Of the six African teams participating, the host nation is perhaps the weakest, though it'll be buoyed by fanatical home support. Ivory Coast, Ghana, Nigeria and Cameroon — traditionally the dominant teams of West Africa — all have the talent to shake up the tournament. Ghana and Ivory Coast, in particular, bristle with confidence and star power. The dark horse of the African field is Algeria, which qualified only after a tense playoff match with bitter rival Egypt on Wednesday in Sudan following outbursts of violence by both teams' fans in Cairo and Algiers. The victory has catapulted Algeria into its first World Cup since the 1980s, when a "golden generation" of Algerian players upset West Germany in the first round of the 1982 tournament and qualified for the 1986 competition only to bow out early. The current crop of Algerian players, many of whom were raised in France and play for clubs there, possess the same technical sparkle of those earlier World Cup teams.

2. There are many terrific teams and no clear favorite
South Africa 2010 is already shaping up to be one of the more unpredictable World Cups in recent memory. As many as 10 of the 32 teams arguably have the talent and experience to win the tournament, and a host of others have the ability to cause upsets. There are no runaway favorites for the trophy, either. Few would pick the defending champion, Italy, to repeat next year, and neither Brazil nor Argentina are anywhere near their scintillating best. All of Europe's leading football nations — France, England, Germany, the Netherlands, Portugal and defending European champion Spain — bear with them the weight of heightened national expectations. (Spain, Portugal and Holland have never won the tournament and England hasn't raised the trophy since 1966.) Less-heralded sides with a bit of luck may find themselves surging into the tournament's latter stages.

3. And the not-so-good teams have good stories
Take New Zealand, probably the worst team heading to the World Cup. While the country has excelled at cricket and rugby — its "All Blacks" team is a perennial powerhouse in the latter — it has had far less success in soccer. The New Zealand team traveling to South Africa may feel uncomfortable not just because they're known as the "All Whites." In a tournament filled with millionaire, jet-setting athletes, the bulk of the Kiwi squad is made up of journeymen who toil in obscurity in lower-tier leagues in Europe and others who until recently were playing semi-professionally at home. A tied match, let alone one victory in South Africa, would be cause for celebration.

More intriguing is the presence of North Korea, a team that, despite the odiousness of the regime in Pyongyang, carries more than a little World Cup goodwill. The country's last appearance in the tournament was in 1966 in England where, as complete outsiders with 1000-1 odds to win the trophy, its team shocked the world by reaching the quarterfinals, beating Italy along the way and capturing the hearts of the English public. The current North Korean team lacks flair, but has shown a dogged resilience in qualification matches. A latter-stage match-up against South Korea, though unlikely, would be epic.

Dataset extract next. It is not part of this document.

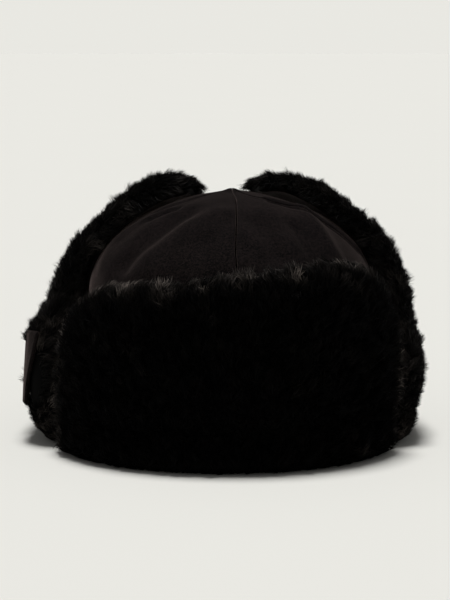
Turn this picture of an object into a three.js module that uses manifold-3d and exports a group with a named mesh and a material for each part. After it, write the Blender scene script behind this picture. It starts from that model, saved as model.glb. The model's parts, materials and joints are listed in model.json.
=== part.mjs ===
// A trapper hat of black wool with deep faux fur on its turned-up flaps, standing by itself.
// Millimetres, +Z up. The front faces -Y. Left (-X) and right (+X) are those of someone looking at the front.
import * as THREE from "three";
import { mergeVertices } from "three/addons/utils/BufferGeometryUtils.js";
import Module from "manifold-3d";

// Crown
const CROWN_HALF_WIDTH = 92;
const CROWN_HALF_DEPTH = 102;
const CROWN_SQUARENESS = 2.2;
const RIM_Z = 12;
const SHOULDER_Z = 95;
const APEX_Z = 158;
const DOME_POWER = 1.8;
const RIM_FLARE = 0.03;
const CROWN_WALL = 3;
const CROWN_LEAN = 4.5;
const LEAN_FULL_Z = 120;
const CROWN_COLUMNS = 40;
const SEAM_GAP = 0.4;
const SEAM_REACH_Z = 178;

// Flaps
const CLOTH = 2.5;
const SEAT_GAP = 0.8;
const FUR_SEAT = 2 * SEAT_GAP + CLOTH;
const CLOTH_FOOT_Z = 12.5;
const CLOTH_INSET = 4;
const EAR_CLOTH_INSET = 7;
const CLOTH_INSET_ANGLE = 2.4;
const FOLD_TOP_Z = 16;
const EDGE_PILE = 0.8;
const EDGE_REACH = 0.14;
const LEVEL_SPACING = 0.9;
const NECK_FROM_ANGLE = 131.5;
const EAR_COLUMNS = 9;

// Locks of fur: the longest and shortest rise, lean and drift of a lock's tip, and its least height
const LOCK_RISE = [4.5, 8.4];
const LOCK_LEAN = [1.5, 6];
const LOCK_DRIFT = [-3, 3];
const LOCK_LEAST_Z = 1;

// Rays that find the crown's face: the height that they start from, how far they reach, and their halvings
const RAY_CENTRE_Z = 60;
const RAY_REACH = 200;
const RAY_HALVINGS = 40;

const WOOL = { color: 0x211e1e, roughness: 0.95, metalness: 0 };
const FUR = { color: 0x0b0a0a, roughness: 0.9, metalness: 0 };

// Heights of the crown wall's rings below the shoulder, and the steps of the dome above it in degrees
const WALL_RINGS = [RIM_Z, 40, 68, SHOULDER_Z];
const DOME_STEPS = [11, 22, 33, 44, 55, 66, 77, 85];

// Seams of the four crown panels in plan, each from the apex outwards
const SEAMS = [
  { name: "front", line: [[4.5, 0], [7, -25], [7, -60], [6.5, -85], [9, -125]] },
  { name: "right", line: [[4.5, 0], [16, -13], [30, -21], [48, -24], [60, -24], [75, -21], [120, -17]] },
  { name: "back", line: [[4.5, 0], [4.5, 125]] },
  { name: "left", line: [[4.5, 0], [-13, -11], [-26, -17], [-40, -21], [-56, -21], [-75, -18], [-115, -13]] },
];

// Soft folds of the crown's front: each a ridge (positive height) or a dent along a line in x and y
const CROWN_FOLDS = [
  { from: [-9, -54], to: [-46, -81], width: 7, height: 2.6 },
  { from: [-25, -40], to: [-62, -70], width: 10, height: -3.4 },
  { from: [49, -27], to: [68, -62], width: 6, height: 2.2 },
  { from: [21, -66], to: [26, -86], width: 9, height: -2.8 },
  { from: [-54, -24], to: [-80, -40], width: 7, height: 1.4 },
];

// Where the folds fade in: from a height upwards, and from a depth forwards
const FOLD_FADE = { fromZ: 104, overZ: 12, fromY: 4, overY: 14 };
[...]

4. The host is unpredictable South Africa
Following the sleek, well-organized World Cups hosted by Germany in 2006 and co-hosted by Japan and South Korea in 2002, South Africa has been beset by difficulties from the beginning, including construction delays, labor strikes and questions over adequate transportation links and security for hundreds of thousands of fans. But the tournament's organizers are confident these problems will be resolved in time. Since the end of apartheid, the country has hosted successful cricket and rugby World Cups, and the country hopes the soccer tournament will mark a new moment of unity in its divided history. Adversity also plagued the build-up to the 1986 World Cup in Mexico. Eight months before the start of the tournament, a massive earthquake killed 10,000 people in Mexico City and caused the media to speculate about the possibility of moving the event elsewhere. But Mexico held on to the tournament and doggedly rebuilt the capital in order to stage what many consider to be one of the greatest World Cups of all time.

5. Nothing matters more
Quite simply, no other sporting event in the world comes close to matching the spirit of the World Cup. The Olympics may garner the attention of more global leaders and media outlets, but its myriad competitions and choreographed pageantry can never generate the unifying, almost cosmic passion that envelops the World Cup. As David Goldblatt asks in his definitive history of soccer, The Ball Is Round, "Is there any cultural practice more global than football?" It has more followers than any one religion and is more universal than any one language. Even Americans — some of whom still sniff at the sport's low-scoring games — are coming around: they are among the largest groups of fans to have already purchased tickets for South Africa. "Around half the planet watched the 2006 World Cup final," writes Goldblatt. "Three billion humans have never done anything simultaneously before." And they won't again until the summer of 2010.